The FSA has already fined a number of firms (some with quite heavy fines) and has said they are still looking closely at a number of others. What has also happened now, because the opportunity to reclaim unfair bank charges has been put on hold pending a formal review, the firms that used to help people claim back unfair bank charges in return for a healthy cut are now turning their attention to people who have taken payment protection insurance and could now claim back their premiums.
The British Bankers Association has recently published a guide to payment protection insurance - read it here ...
Payment Protection Insurance or PPI has for a long time been a significant component of the loans industry. Many loan brokers make all or most of their profit from the selling of PPI and the commission earned on the loan itself has become largely insignificant. That is probably the only reason why most loan companies can offer such attractive low rates of interest, making loans appear very cheap. They are in effect subsidising the loan repayments with the PPI component.
If that part of the loans process is restricted or removed we can expect some large-scale adjustments in the loans we see advertised.
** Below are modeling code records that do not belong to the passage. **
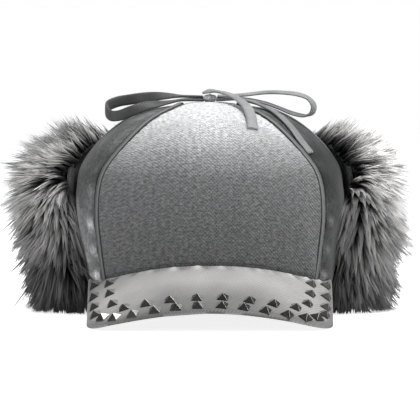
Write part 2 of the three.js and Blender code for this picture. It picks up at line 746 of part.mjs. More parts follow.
// Middle lines of the loops and tails: x to the wearer's left and y to the back in mm, and the
// height above the crown below. A loop starts and ends at the knot, and its band turns on the way:
// across is the direction of its width. A tail lies flat on the crown.
const bowLoops = [
  {
    name: "bow_loop_left",
    line: [
      { x: -5.6, y: 3, lift: 4.4, across: [0, 1, 0] },
      { x: -21, y: 2, lift: 6, across: [0, 1, 0.1] },
      { x: -33.7, y: 4.5, lift: 8.2, across: [0, 0.8, 0.6] },
      { x: -46.3, y: 8.5, lift: 10.6, across: [0, 0.35, 0.95] },
      { x: -59.6, y: 9, lift: 14.6, across: [0, 0, 1] },
      { x: -68.7, y: 6.5, lift: 18.8, across: [0, 0, 1] },
      { x: -75.5, y: 0, lift: 20.9, across: [0, 0, 1] },
      { x: -76, y: -7, lift: 17.8, across: [0, 0, 1] },
      { x: -72.1, y: -14, lift: 11.6, across: [0, 0, 1] },
      { x: -66.1, y: -18, lift: 7.8, across: [0, 0, 1] },
      { x: -58, y: -20, lift: 6, across: [0, 0.1, 1] },
      { x: -46.3, y: -19, lift: 5.2, across: [0, 0.6, 0.8] },
      { x: -36.9, y: -16, lift: 4.4, across: [0, 0.85, 0.5] },
      { x: -29.6, y: -13, lift: 4.2, across: [0, 0.97, 0.2] },
      { x: -20.9, y: -9, lift: 3.9, across: [0, 1, 0] },
      { x: -5.6, y: -3, lift: 2, across: [0, 1, 0] },
    ],
  },
  {
    name: "bow_loop_right",
    line: [
      { x: 5.6, y: 2, lift: 4.8, across: [0, 1, 0.1] },
      { x: 24, y: 2, lift: 7.3, across: [0, 1, 0.2] },
      { x: 40.9, y: 1, lift: 12.5, across: [0.1, 1, 0.25] },
      { x: 53.4, y: 0, lift: 16.6, across: [0.2, 1, 0.25] },
      { x: 65.7, y: -1, lift: 21.9, across: [0.4, 0.9, 0.2] },
      { x: 73.2, y: -1.5, lift: 24.2, across: [0.5, 0.85, 0] },
      { x: 76.5, y: -2, lift: 21.9, across: [0.5, 0.85, 0] },
      { x: 75.1, y: -2, lift: 15.8, across: [0.5, 0.85, 0] },
      { x: 70.7, y: -2, lift: 10.8, across: [0.45, 0.85, 0.1] },
      { x: 61.2, y: -1.5, lift: 6, across: [0.3, 0.95, 0.2] },
      { x: 52.2, y: -1, lift: 4.6, across: [0.1, 1, 0.2] },
      { x: 40.9, y: 0, lift: 4.6, across: [0, 1, 0.2] },
      { x: 24, y: 1, lift: 4.4, across: [0, 1, 0.15] },
      { x: 5.6, y: 2, lift: 2, across: [0, 1, 0.1] },
    ],
  },
];

const bowTails = [
  {
    name: "bow_tail_front",
    line: [
      { x: -4.4, y: -3, lift: 7.5 },
      { x: -1.8, y: -4, lift: 8.3 },
      { x: 2.6, y: -5, lift: 8.4 },
      { x: 9.3, y: -10, lift: 7.8 },
      { x: 16.5, y: -20, lift: 6.6 },
      { x: 22.5, y: -33, lift: 5 },
      { x: 27, y: -47, lift: 4 },
      { x: 29.6, y: -60, lift: 2.4 },
      { x: 30.4, y: -70, lift: 1.6 },
    ],
  },
  {
    name: "bow_tail_right",
    line: [
      { x: 5.6, y: -7.6, lift: 2.2 },
      { x: 14, y: -10.5, lift: 3.4 },
      { x: 26, y: -14, lift: 4.2 },
      { x: 38, y: -19, lift: 2.8 },
      { x: 46.5, y: -28, lift: 1.8 },
      { x: 53, y: -39, lift: 1.6 },
      { x: 59.5, y: -49, lift: 1.6 },
      { x: 65.5, y: -57, lift: 1.6 },
      { x: 72, y: -60, lift: 1.6 },
    ],
  },
];

// A flat band with its middle line through places, and for each place the direction of its width.
function band(places, widths) {
  const curve = new THREE.CatmullRomCurve3(places);
  const steps = Math.max(Math.round(curve.getLength() / bandStep), 8);
  const points = curve.getSpacedPoints(steps);
  const outwards = points.map((point, i) => {
    const place = curve.getUtoTmapping(i / steps) * (places.length - 1);
    const before = Math.min(Math.floor(place), places.length - 2);
    const across = widths[before].clone().lerp(widths[before + 1], place - before);
    const along = points[Math.min(i + 1, steps)].clone().sub(points[Math.max(i - 1, 0)]);
    return across.cross(along).normalize();
  });
  const [across, out] = [strapWidth / 2, strapThickness / 2];
  const section = [
    { out: -out, across: -across },
    { out, across: -across },
    { out, across },
    { out: -out, across },
  ];
  return sweep(section, framesAlong(points, outwards));
}

// The direction of a band's width where it lies flat on the crown at each place.
function flatWidths(places) {
  return places.map((place, i) => {
    const along = places[Math.min(i + 1, places.length - 1)].clone().sub(places[Math.max(i - 1, 0)]);
    return along.cross(crownNormal(crownTop(place.x, place.y))).normalize();
  });
}

// Straps from behind the ear flaps up over the crown to the knot, and the bow.
function addStrapsAndBow(parent) {
  const top = crownTop(0, 0);
  const angle = strapAngle * degree;
  const share = (angle - earSpan.from) / (earSpan.to - earSpan.from);
  const start = crownPoint(angle, earTop(share) - strapTuck);
  const end = new THREE.Vector2(2 * sewnGap, strapBehindKnot);
  const inside = new THREE.Vector3(0, start.y * 0.6, crownHeight * 0.55);
  const low = start.clone().sub(inside);
  const steps = 12;
  const places = Array.from({ length: steps + 1 }, (_, i) => {
    const turn = i / steps;
    const goal = crownTop(end.x, end.y).sub(inside);
    const reach = low.clone().lerp(goal, turn).normalize();
    const rise = THREE.MathUtils.smoothstep(turn, strapRise.from, strapRise.to);
    const lift = strapLie + (strapOverPiping - strapLie) * rise;
    const on = leaveCrown(inside, reach);
    return on.clone().addScaledVector(crownNormal(on), lift);
  });
  const strap = band(places, flatWidths(places));
  addPiece("strap_left", mirrored(strap), strapCloth, parent);
  addPiece("strap_right", strap, strapCloth, parent);
  const knot = new THREE.SphereGeometry(0.5, 12, 8).scale(knotLength, knotWidth, knotHeight);
  const knotPiece = addPiece("bow_knot", knot, strapCloth, parent);
  knotPiece.position.copy(top).add(new THREE.Vector3(0, 0, knotHeight / 2 + sewnGap));
  const lifted = (line) => line.map(({ x, y, lift }) => crownTop(x, y).add(new THREE.Vector3(0, 0, lift)));
  for (const { name, line } of bowLoops) {
    const widths = line.map(({ across }) => new THREE.Vector3(...across).normalize());
    addPiece(name, band(lifted(line), widths), strapCloth, parent);
  }
  for (const { name, line } of bowTails) {
    const tail = lifted(line);
    addPiece(name, band(tail, flatWidths(tail)), strapCloth, parent);
  }
}

addCrown();
addPeak();
addStuds();
addFlaps();

// The cap is set down before the straps and the bow are added.
const box = new THREE.Box3().setFromObject(cap);
const middle = box.getCenter(new THREE.Vector3());
cap.position.set(-middle.x, -middle.y, -box.min.z);
addStrapsAndBow(cap);

export default cap;
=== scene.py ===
# A fur-trimmed winter cap with a studded peak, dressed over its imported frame.
import json
import math

import bmesh
import bpy
import numpy as np
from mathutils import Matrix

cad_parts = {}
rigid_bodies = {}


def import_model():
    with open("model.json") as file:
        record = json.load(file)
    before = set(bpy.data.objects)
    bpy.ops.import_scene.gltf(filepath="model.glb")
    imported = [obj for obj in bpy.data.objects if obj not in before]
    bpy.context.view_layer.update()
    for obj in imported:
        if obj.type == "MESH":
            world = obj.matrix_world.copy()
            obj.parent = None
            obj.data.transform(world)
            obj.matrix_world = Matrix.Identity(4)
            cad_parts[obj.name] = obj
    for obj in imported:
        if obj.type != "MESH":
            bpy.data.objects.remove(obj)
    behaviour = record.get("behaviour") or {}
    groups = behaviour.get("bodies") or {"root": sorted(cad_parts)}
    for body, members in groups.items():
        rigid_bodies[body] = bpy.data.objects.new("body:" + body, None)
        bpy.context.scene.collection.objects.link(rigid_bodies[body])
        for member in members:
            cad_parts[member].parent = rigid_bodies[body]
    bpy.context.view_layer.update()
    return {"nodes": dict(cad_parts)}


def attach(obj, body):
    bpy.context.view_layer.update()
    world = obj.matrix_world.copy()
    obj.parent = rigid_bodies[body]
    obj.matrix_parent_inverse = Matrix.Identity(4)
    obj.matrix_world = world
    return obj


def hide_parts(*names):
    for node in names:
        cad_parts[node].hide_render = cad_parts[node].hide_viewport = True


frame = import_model()

# Studio: a pale floor in an even white surround, a broad soft lamp overhead and a weaker one at
# each side. The camera stands two metres before the cap, a little above its peak.
mm = 0.001
surround = bpy.data.worlds.new("white_surround")
bpy.context.scene.world = surround
surround.use_nodes = True
surround_nodes = surround.node_tree.nodes
surround_links = surround.node_tree.links
surround_light = surround_nodes["Background"]
surround_light.inputs["Color"].default_value = (0.93, 0.96, 1.0, 1)
surround_light.inputs["Strength"].default_value = 0.42
surround_seen = surround_nodes.new("ShaderNodeBackground")
surround_seen.inputs["Color"].default_value = (1, 1, 1, 1)
surround_seen.inputs["Strength"].default_value = 1.0
surround_ray = surround_nodes.new("ShaderNodeLightPath")
surround_mix = surround_nodes.new("ShaderNodeMixShader")
surround_links.new(surround_ray.outputs["Is Camera Ray"], surround_mix.inputs[0])
surround_links.new(surround_light.outputs[0], surround_mix.inputs[1])
surround_links.new(surround_seen.outputs[0], surround_mix.inputs[2])
surround_links.new(surround_mix.outputs[0], surround_nodes["World Output"].inputs["Surface"])


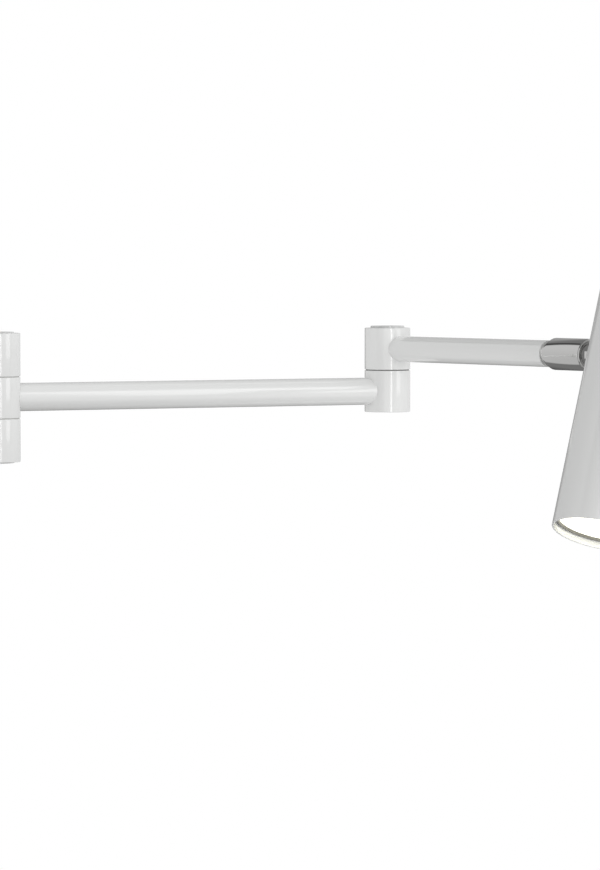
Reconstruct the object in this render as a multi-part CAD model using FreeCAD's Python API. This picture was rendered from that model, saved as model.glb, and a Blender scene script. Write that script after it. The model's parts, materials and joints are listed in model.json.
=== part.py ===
import FreeCAD, Part
import math
import os

from FreeCAD import Placement, Rotation, Vector

# A wall lamp with two swinging arms. All lengths are millimetres, +Z is up.
# The wall is the plane Y = 0 and the room lies towards -Y.
# The origin is the centre of the bracket's back face, level with the inner arm's axis.

# Overrun of every cutting tool past the faces that it cuts
overrun = 1.0
# Gap between two pieces that are pressed, screwed or welded together
seat_gap = 0.03
# Radial clearance of a shaft that turns in its hole
running_gap = 0.05

# Rest pose
inner_arm_turn_deg = 41.0
elbow_bend_deg = 82.0
head_turn_deg = -21.7
head_tilt_deg = 9.1

# Reach of the two arms
standoff = 50.0
inner_reach = 250.0
collar_reach = 155.2

# Barrels of the two upright pivots
wall_barrel_height = 24.4
root_barrel_height = 23.0
elbow_barrel_height = 24.6
barrel_edge = 0.35

# Thin washers that show as fine lines between the barrels
washer_thickness = 0.5
washer_setback = 0.7

# Hollow pivot tubes, their bushes and nuts
pivot_diameter = 10.0
pivot_wall = 1.5
bush_wall = 1.5
bush_end_gap = 0.25
nut_wall = 2.0
nut_sides = 6
pivot_nut_thickness = 4.0
pivot_thread_past_nut = 0.8
nut_pocket_gap = 1.5
nut_pocket_end_gap = 0.4
cable_hole_radius = 3.0

# Caps that close the pivots, on a ledge round the nut pocket, and the barrel's rim round them
cap_ledge = 1.5
barrel_rim = 3.5
cap_seat_depth = 2.0
wall_cap_stand = 0.65
elbow_cap_stand = 1.2
cap_edge = 0.25
cap_skirt_gap = 0.3
cap_skirt_wall = 1.0

# Elbow pivot, blind in the lower barrel
elbow_floor = 7.0
spring_washer_thickness = 0.8
spring_washer_gap = 0.9

# Arm tubes and the spigots of the barrels inside them
inner_tube_diameter = 16.0
outer_tube_diameter = 15.0
tube_wall = 1.5
spigot_length = 12.0

# Stubs of the wall knuckles
stub_diameter = 16.0
stub_thread_diameter = 10.0
stub_nut_thickness = 3.5
stub_thread_past_nut = 1.2

# Canopy and wall bracket
canopy_diameter = 110.0
canopy_depth = 24.0
canopy_wall = 1.5
canopy_corner = 4.0
bracket_inset = 9.0
bracket_thickness = 2.0
bracket_tab_width = 16.0
bracket_tab_depth = 13.0
bracket_tab_gap = 0.6
bracket_bend = 1.2
wall_slot_spacing = 60.0
wall_slot_length = 12.0
wall_slot_width = 4.8
supply_hole_radius = 9.0
canopy_screw_setback = 8.0
canopy_screw_radius = 1.95
canopy_screw_head_radius = 3.6
canopy_screw_head_height = 2.0
canopy_screw_past_tab = 1.5

# Terminal block, its screws and the earth screw
block_pole_pitch = 10.0
block_poles = 3
block_height = 16.0
block_depth = 13.0
block_corner_gap = 1.1
block_below_hole = 10.0
block_well_gap = 0.4
block_well_depth = 6.0
block_well_place_share = 0.25
block_bore_radius = 1.8
terminal_shank_radius = 0.9
terminal_shank_length = 1.6
terminal_screw_radius = 2.2
terminal_screw_height = 2.5
screw_slot_width = 0.8
screw_slot_depth = 0.8
block_screw_radius = 1.3
block_screw_head_radius = 1.9
block_screw_head_height = 1.5
earth_inset = 8.5
earth_screw_radius = 1.9
earth_screw_head_radius = 3.5
earth_screw_head_height = 2.4
earth_washer_radius = 4.6
earth_washer_thickness = 0.8

# Chromed joint at the end of the outer arm
collar_step = 0.4
collar_length = 2.0
cone_length = 4.4
socket_length = 36.8
socket_wall = 1.0
socket_edge = 0.35
ball_setback = 4.0
ball_radius = 7.0
ball_gap = 0.05
seat_wall = 1.0
seat_floor = 1.0
seat_bore_radius = 3.5
seat_ring_gap = 0.25
ring_face_setback = 0.4
ring_inner_start = 0.6
ring_lip_depth = 0.34
ring_lip_flare = 0.35
plug_wall = 1.0
plug_length = 14.0
nipple_in_plug = 11.0
nipple_wall = 1.4
nipple_flange_gap = 0.6
nipple_flange_thickness = 1.5
nipple_washer_thickness = 0.5
disc_spring_count = 4
disc_spring_thickness = 0.5
disc_spring_rise = 0.625
disc_spring_gap = 0.4
disc_spring_hole_step = 0.3

# Stem between the ball and the shade
stem_reach = 16.5
stem_radius = 3.5
stem_flange_radius = 5.5
stem_flange_thickness = 2.0
stem_bore_radius = 2.2
stem_thread_radius = 3.25
saddle_thickness = 1.0
inner_saddle_thickness = 1.6
stem_washer_radius = 5.6
stem_washer_thickness = 0.8
stem_nut_wall = 1.75
stem_nut_thickness = 3.0
stem_thread_past_nut = 0.8

# Shade and lid
shade_wall = 1.2
shade_below_stem = 110.5
shade_above_stem = 60.0
lid_thickness = 2.0
lid_edge = 0.8
lid_skirt_depth = 6.0
lid_skirt_wall = 1.2
mouth_edge = 0.3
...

Interest rates will almost certainly rise and the way credit-scoring is used to decided whether applicants are eligible for a loan will change. The days of cheap loans may well be numbered.
The loans industry has always been one that has been regulated by public or government bodies such as the Financial Services Authority (FSA) or the Office of Fair Trading (OFT) and also by in-trade bodies such as the Finance Industry Standards Authority (FISA) and the British Bankers Association (BBA).
This multi-source regulation has been useful in many ways, particularly as the financial transactions being watched over are often high-value, important and significant to the customers affected. But in some cases it has been both confusing and burdensome, forcing finance companies to jump through some very expensive hoops just to run their businesses in line with the regulators desires. The bodies listed above are just a small selection of the bodies at work in the loans, mortgage and insurance industries. Others include the Association of Finance Brokers (AFB) and the Council of Mortgage Lenders (CML).